__EXERCISE INSTRUCTIONS__: Repeat the line that contains "centre_pin();", the line that contains "self.tree = tree", and all lines between them, exactly and with no other lines.

* Start SUPPLIED DATA *

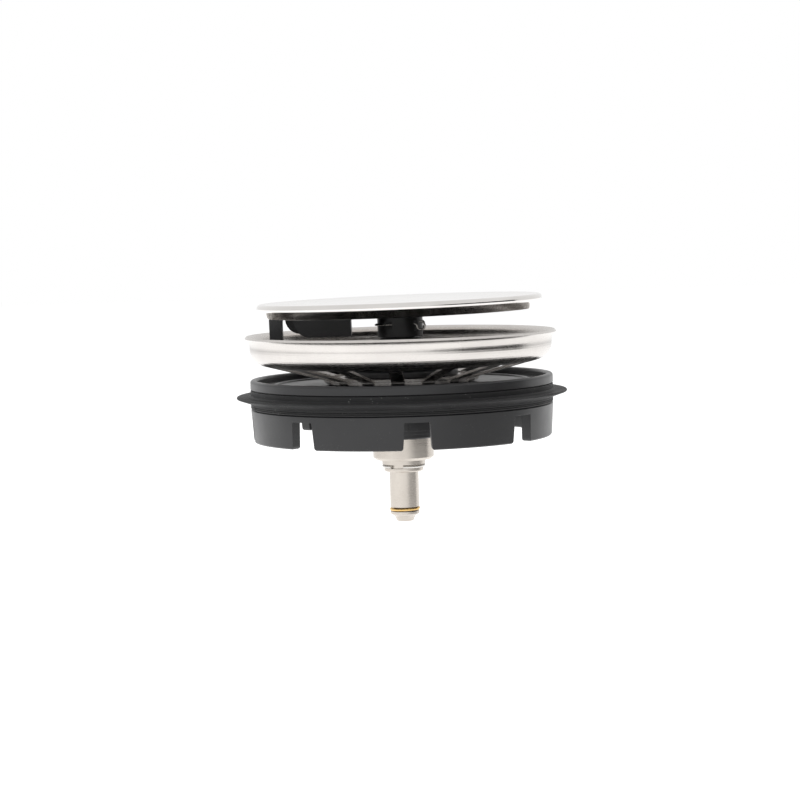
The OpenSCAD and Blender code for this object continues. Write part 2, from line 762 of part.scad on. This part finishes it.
module cover_clip() {
    // Each leg turns down and then winds round into its eye
    color("gainsboro")
    on_cover()
        translate([0, 0, cover_clip_z]) {
            translate([-clip_bow_x, 0, 0])
                rotate([0, 0, 90])
                    rotate_extrude(angle = 180) translate([clip_y, 0]) circle(d = cover_wire_d, $fn = 24);
            for (side = [-1, 1])
                translate([0, side * clip_y, 0]) {
                    translate([-clip_bow_x, 0, 0])
                        rotate([0, 90, 0]) cylinder(d = cover_wire_d, h = clip_bow_x + bend_x, $fn = 24);
                    upright_bend(bend_x, -bend_r, bend_r, 0, 90);
                    upright_bend(eye_x, -bend_r, eye_r, 180, 300);
                }
        }
}

centre_pin();
pin_snap_ring();
barrel();
barrel_clip();
latch_guide();
barrel_cap();
return_spring();
latch_rotor();
plunger_rod();
rotor_clip();
centre_post();
post_washer();
floor_gasket();
strainer_dish();
clamp_ring();
seal_ring();
skirt_ring();
hub_nut();
cover_plate();
cover_carrier();
cover_clip();
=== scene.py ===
import bpy
import math
from mathutils import Matrix, Vector

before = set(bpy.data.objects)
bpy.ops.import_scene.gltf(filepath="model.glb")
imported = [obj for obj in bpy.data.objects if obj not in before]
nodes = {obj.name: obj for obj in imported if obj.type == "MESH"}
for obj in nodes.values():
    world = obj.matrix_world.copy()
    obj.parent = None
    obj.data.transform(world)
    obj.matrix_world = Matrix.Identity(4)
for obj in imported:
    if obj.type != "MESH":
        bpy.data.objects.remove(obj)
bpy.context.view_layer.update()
MM = 0.001

# Finish and studio values
METAL_EDGE_RADIUS = 0.12 * MM
AIM = (0, 0, 25 * MM)
CAMERA_PLACE = (-0.5675 * MM, -605.067 * MM, 64.812 * MM)
CAMERA_TILT_DEG = 4.293
CAMERA_ROLL_DEG = 1.5607
LENS_MM = 100.0
SENSOR_MM = 36.0
WORLD_FILL = 0.45
FLOOR_Z = -120 * MM
FLOOR_GLOW = 0.6
LAMP_POWER = 22
CARD_RADIUS = 0.9
CARD_TONE = 0.03


# Node helpers

class Tree:
    """Adds nodes to a material or a group and links them by name."""

    def __init__(self, tree):
        self.tree = tree

    def node(self, kind, inputs=None, **settings):
        made = self.tree.nodes.new(kind)
        for key, value in settings.items():
            setattr(made, key, value)
        for key, value in (inputs or {}).items():
            if isinstance(value, bpy.types.NodeSocket):
                self.tree.links.new(value, made.inputs[key])
            else:
                made.inputs[key].default_value = value
        return made

    def math(self, operation, a, b=0.0):
        made = self.node("ShaderNodeMath", {0: a, 1: b}, operation=operation)
        return made.outputs[0]

    def map_range(self, value, low, high, to_low=0.0, to_high=1.0, smooth=False):
        ends = {"From Min": low, "From Max": high, "To Min": to_low, "To Max": to_high}
        made = self.node("ShaderNodeMapRange", {"Value": value, **ends})
        made.interpolation_type = "SMOOTHSTEP" if smooth else "LINEAR"
        return made.outputs["Result"]

    def mix_colour(self, factor, a, b):
        made = self.node("ShaderNodeMix", data_type="RGBA")
        for index, value in ((0, factor), (6, a), (7, b)):
            if isinstance(value, bpy.types.NodeSocket):
                self.tree.links.new(value, made.inputs[index])
            else:
                made.inputs[index].default_value = value
        return made.outputs[2]

    def noise(self, vector, scale, detail=2.0, roughness=0.5):
        made = self.node("ShaderNodeTexNoise", {"Vector": vector, "Scale": scale, "Detail": detail,
                                                "Roughness": roughness})
        return made.outputs["Fac"]


def new_group(name, inputs, outputs):
    """A shader node group with float inputs (name, default) and outputs (name, socket type)."""
    group = bpy.data.node_groups.new(name, "ShaderNodeTree")
    for label, default in inputs:
        socket = group.interface.new_socket(name=label, in_out="INPUT", socket_type="NodeSocketFloat")
        socket.default_value = default
    for label, kind in outputs:
        group.interface.new_socket(name=label, in_out="OUTPUT", socket_type=kind)
    tree = Tree(group)
    entry = tree.node("NodeGroupInput")
    leave = tree.node("NodeGroupOutput")
    return group, tree, entry, leave


def make_turned_grain():
    """Fine lines that run round the pin's axis, as polishing and turning leave them."""
    group, t, entry, leave = new_group(
        "turned_grain", [("Lines per mm", 6.0), ("Waviness", 0.3)],
        [("Height", "NodeSocketFloat"), ("Smudge", "NodeSocketFloat")])
    where = t.node("ShaderNodeTexCoord").outputs["Object"]
    xyz = t.node("ShaderNodeSeparateXYZ", {0: where})
    radius = t.math("SQRT", t.math("ADD", t.math("MULTIPLY", xyz.outputs[0], xyz.outputs[0]),
                                   t.math("MULTIPLY", xyz.outputs[1], xyz.outputs[1])))
    bearing = t.math("ARCTAN2", xyz.outputs[1], xyz.outputs[0])
    across = t.math("MULTIPLY", entry.outputs["Waviness"], t.math("SINE", bearing))
    along = t.math("MULTIPLY", entry.outputs["Waviness"], t.math("COSINE", bearing))
    per_metre = t.math("MULTIPLY", entry.outputs["Lines per mm"], 1000.0)
    outward = t.math("MULTIPLY", radius, per_metre)
    upward = t.math("ADD", t.math("MULTIPLY", xyz.outputs[2], per_metre), across)
    place = t.node("ShaderNodeCombineXYZ", {0: outward, 1: upward, 2: along})
    lines = t.noise(place.outputs[0], 1.0, 3.0, 0.7)
    smudge = t.noise(where, 90.0, 3.0, 0.55)
    t.tree.links.new(lines, leave.inputs["Height"])
    t.tree.links.new(smudge, leave.inputs["Smudge"])
    return group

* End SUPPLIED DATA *

__FULL SOLUTION__:
centre_pin();
pin_snap_ring();
barrel();
barrel_clip();
latch_guide();
barrel_cap();
return_spring();
latch_rotor();
plunger_rod();
rotor_clip();
centre_post();
post_washer();
floor_gasket();
strainer_dish();
clamp_ring();
seal_ring();
skirt_ring();
hub_nut();
cover_plate();
cover_carrier();
cover_clip();
=== scene.py ===
import bpy
import math
from mathutils import Matrix, Vector

before = set(bpy.data.objects)
bpy.ops.import_scene.gltf(filepath="model.glb")
imported = [obj for obj in bpy.data.objects if obj not in before]
nodes = {obj.name: obj for obj in imported if obj.type == "MESH"}
for obj in nodes.values():
    world = obj.matrix_world.copy()
    obj.parent = None
    obj.data.transform(world)
    obj.matrix_world = Matrix.Identity(4)
for obj in imported:
    if obj.type != "MESH":
        bpy.data.objects.remove(obj)
bpy.context.view_layer.update()
MM = 0.001

# Finish and studio values
METAL_EDGE_RADIUS = 0.12 * MM
AIM = (0, 0, 25 * MM)
CAMERA_PLACE = (-0.5675 * MM, -605.067 * MM, 64.812 * MM)
CAMERA_TILT_DEG = 4.293
CAMERA_ROLL_DEG = 1.5607
LENS_MM = 100.0
SENSOR_MM = 36.0
WORLD_FILL = 0.45
FLOOR_Z = -120 * MM
FLOOR_GLOW = 0.6
LAMP_POWER = 22
CARD_RADIUS = 0.9
CARD_TONE = 0.03


# Node helpers

class Tree:
    """Adds nodes to a material or a group and links them by name."""

    def __init__(self, tree):
        self.tree = tree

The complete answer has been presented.